Still, the real focus is on Ibn Khaldun's theories of history, his search for its interior meaning or 'batin' as against the mere externals or 'zahir'. He was much preoccupied by the notion that settled civilisations fall into decadence, at which point they are conquered by nomadic people possessed of more primitive vigour...who promptly settle down, and the cycle repeats. But unlike the Spenglers or Gibbons of this world, he was broadly in favour of this. It's that same hypocritical hard-on of the soft academic for the rough boys which goes back at least to Plato's grubby fascination with Sparta, and still replays as farce in rock critics' inexplicable pretence that there's anything interesting about the Gallaghers, or the leftwing liberal's defence of the dictatorial strongman just so long as he's foreign. Irwin notes that, having begun with these theories, Ibn Khaldun's work doesn't actually do a great deal to live up to them, and that beyond a few set-pieces his actual histories are fairly standard affairs, not even as colourful as those of Western contemporaries who were already writing in a more literary and rhetorically lively style. But as Irwin also notes, it's debatable whether any one man's attempt at a comprehensive history could live up to Ibn Khaldun's prospectus, even if that man were himself. Still, you can see why – whatever its flaws – it might appeal to the likes of Toynbee in particular, who loved the combination of grand design and mystical faith. Something Hegelian there too, of course, though Hegel and Marx were both considerably more convinced of the possibility of progress than the doom-laden Ibn Khaldun.

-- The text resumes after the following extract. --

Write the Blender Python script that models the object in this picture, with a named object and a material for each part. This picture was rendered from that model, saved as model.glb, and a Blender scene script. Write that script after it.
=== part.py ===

Irwin has elsewhere written persuasively of the problems with Said’s broad-brush attacks on orientalism; still, it is noticeable that until the tenth chapter, on the cultural afterlife of Ibn Khaldun and the Muqadimmah, when he quotes secondary sources the writers tend to have European names. It turns out that this is at least in part because for a long time Ibn Khaldun was a classic prophet without honour in his own land, being adopted first by Ottomans and then Europeans before finally making his way back to the Arabic world. And Irwin certainly neither shies away from nor approves of the ways in which his subject was adopted and misrepresented by colonialist projects, who tended to see Ibn Khaldun as sui generis, both supporting and himself a unique exception to an imperially convenient narrative of the perpetual strife and indolence of the Middle East. Although for all their sleights of hand, you can see why colonialists might have been drawn to a thinker who suspected that the great age of the Arabs was over, and the torch of civilisation passing to Europe. Irwin, on the other hand, is always careful to dig back down into Ibn Khaldun’s own milieu and the currents of thought among which he moved – Sufism, Maliki jurisprudence, the Ash'arite occasionalism which held that "What we call cause and effect are nothing more than God's habit.” Yes, he’s obviously fascinated with the earlier era of orientalists – the colourful likes of Joseph von Hammer-Purgstall, one of the key figures in bringing Ibn Khaldun to European attention, or the equally brilliantly named Reinhart Dozy, whose bellicosity gives the lie to nominative determinism. But he generally manages a wonderful balancing act of being at once magisterial and humble. “Who was Ibn Khaldun writing for? Well, certainly not for me. Nor, come to that, for the massed academics of the twenty-first century world…I am conscious that I have sometimes failed to understand what Ibn Khaldun is saying”. As when Bertrand Russell occasionally admits to not following some particularly abstruse manoeuvre by the scholastics, there are few things which make me trust an expert so much as a frank admission that even they can’t follow everything. On top of which, he has a lovely turn of phrase, as when Ibn Khaldun meets the conqueror the West tends to know as Tamerlane: “Timur, for his part, was fond of historians (though they seem to have been less fond of him).”